Report each line of the data that has "object" somewhere in it.

━━━━━ Material supplied ━━━━━

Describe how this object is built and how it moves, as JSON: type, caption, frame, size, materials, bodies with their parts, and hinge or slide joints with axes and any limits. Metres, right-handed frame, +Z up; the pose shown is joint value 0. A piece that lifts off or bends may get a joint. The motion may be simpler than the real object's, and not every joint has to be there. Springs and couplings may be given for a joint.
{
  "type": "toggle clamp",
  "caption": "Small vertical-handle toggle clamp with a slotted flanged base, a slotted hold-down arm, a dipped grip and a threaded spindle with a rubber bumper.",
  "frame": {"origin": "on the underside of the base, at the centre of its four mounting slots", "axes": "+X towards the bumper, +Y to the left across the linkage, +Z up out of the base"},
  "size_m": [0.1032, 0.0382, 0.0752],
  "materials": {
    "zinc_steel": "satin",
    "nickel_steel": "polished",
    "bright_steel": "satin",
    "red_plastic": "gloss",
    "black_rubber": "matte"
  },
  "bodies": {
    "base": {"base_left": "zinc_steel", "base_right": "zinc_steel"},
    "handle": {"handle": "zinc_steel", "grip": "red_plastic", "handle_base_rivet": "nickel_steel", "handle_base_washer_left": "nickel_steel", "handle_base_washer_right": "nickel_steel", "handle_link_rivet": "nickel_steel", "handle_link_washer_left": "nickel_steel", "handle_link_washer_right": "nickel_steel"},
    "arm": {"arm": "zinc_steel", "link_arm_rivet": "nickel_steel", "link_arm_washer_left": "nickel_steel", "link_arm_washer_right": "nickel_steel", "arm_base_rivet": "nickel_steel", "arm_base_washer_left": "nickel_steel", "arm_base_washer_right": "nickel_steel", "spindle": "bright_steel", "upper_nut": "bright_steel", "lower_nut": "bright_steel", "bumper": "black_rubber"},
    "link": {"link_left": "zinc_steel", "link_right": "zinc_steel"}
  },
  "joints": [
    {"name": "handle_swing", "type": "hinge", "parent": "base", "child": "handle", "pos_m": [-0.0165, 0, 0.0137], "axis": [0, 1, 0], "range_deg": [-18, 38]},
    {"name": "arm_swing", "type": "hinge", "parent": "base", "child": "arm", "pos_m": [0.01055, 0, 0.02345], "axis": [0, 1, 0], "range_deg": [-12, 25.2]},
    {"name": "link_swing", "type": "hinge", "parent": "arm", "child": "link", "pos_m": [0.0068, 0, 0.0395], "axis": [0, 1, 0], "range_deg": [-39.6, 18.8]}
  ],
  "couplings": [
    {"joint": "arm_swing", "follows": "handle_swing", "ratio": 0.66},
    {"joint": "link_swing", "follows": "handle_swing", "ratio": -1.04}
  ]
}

━━━━━
━━━━━ Material supplied ━━━━━

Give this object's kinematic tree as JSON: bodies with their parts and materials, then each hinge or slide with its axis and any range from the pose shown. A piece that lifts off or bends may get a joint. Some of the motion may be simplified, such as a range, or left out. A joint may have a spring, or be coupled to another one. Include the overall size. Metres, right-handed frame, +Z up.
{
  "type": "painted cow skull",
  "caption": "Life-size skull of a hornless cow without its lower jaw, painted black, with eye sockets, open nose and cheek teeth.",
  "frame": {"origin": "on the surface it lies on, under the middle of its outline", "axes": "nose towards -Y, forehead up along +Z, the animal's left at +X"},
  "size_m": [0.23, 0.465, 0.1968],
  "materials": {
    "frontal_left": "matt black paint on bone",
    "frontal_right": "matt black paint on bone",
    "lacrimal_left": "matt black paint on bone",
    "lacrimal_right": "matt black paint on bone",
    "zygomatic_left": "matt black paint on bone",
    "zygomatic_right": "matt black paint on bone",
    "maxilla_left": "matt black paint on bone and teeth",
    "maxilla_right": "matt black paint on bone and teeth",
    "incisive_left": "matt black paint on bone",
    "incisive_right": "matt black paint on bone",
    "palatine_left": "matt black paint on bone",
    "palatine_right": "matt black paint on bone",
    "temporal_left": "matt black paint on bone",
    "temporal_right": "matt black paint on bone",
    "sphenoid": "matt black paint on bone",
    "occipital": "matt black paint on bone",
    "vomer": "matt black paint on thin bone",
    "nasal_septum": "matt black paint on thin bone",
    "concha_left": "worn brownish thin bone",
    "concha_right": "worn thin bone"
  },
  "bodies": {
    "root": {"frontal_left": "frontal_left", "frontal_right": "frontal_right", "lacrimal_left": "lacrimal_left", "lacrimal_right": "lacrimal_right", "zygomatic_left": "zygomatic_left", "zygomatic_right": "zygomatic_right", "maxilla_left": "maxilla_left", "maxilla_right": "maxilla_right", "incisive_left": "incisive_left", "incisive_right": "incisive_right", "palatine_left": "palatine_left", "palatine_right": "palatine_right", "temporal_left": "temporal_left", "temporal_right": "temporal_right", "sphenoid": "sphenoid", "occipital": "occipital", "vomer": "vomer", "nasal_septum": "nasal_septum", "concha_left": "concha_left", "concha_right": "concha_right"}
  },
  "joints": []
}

━━━━━

◆ Answer to the exercise:
Describe how this object is built and how it moves, as JSON: type, caption, frame, size, materials, bodies with their parts, and hinge or slide joints with axes and any limits. Metres, right-handed frame, +Z up; the pose shown is joint value 0. A piece that lifts off or bends may get a joint. The motion may be simpler than the real object's, and not every joint has to be there. Springs and couplings may be given for a joint.
Give this object's kinematic tree as JSON: bodies with their parts and materials, then each hinge or slide with its axis and any range from the pose shown. A piece that lifts off or bends may get a joint. Some of the motion may be simplified, such as a range, or left out. A joint may have a spring, or be coupled to another one. Include the overall size. Metres, right-handed frame, +Z up.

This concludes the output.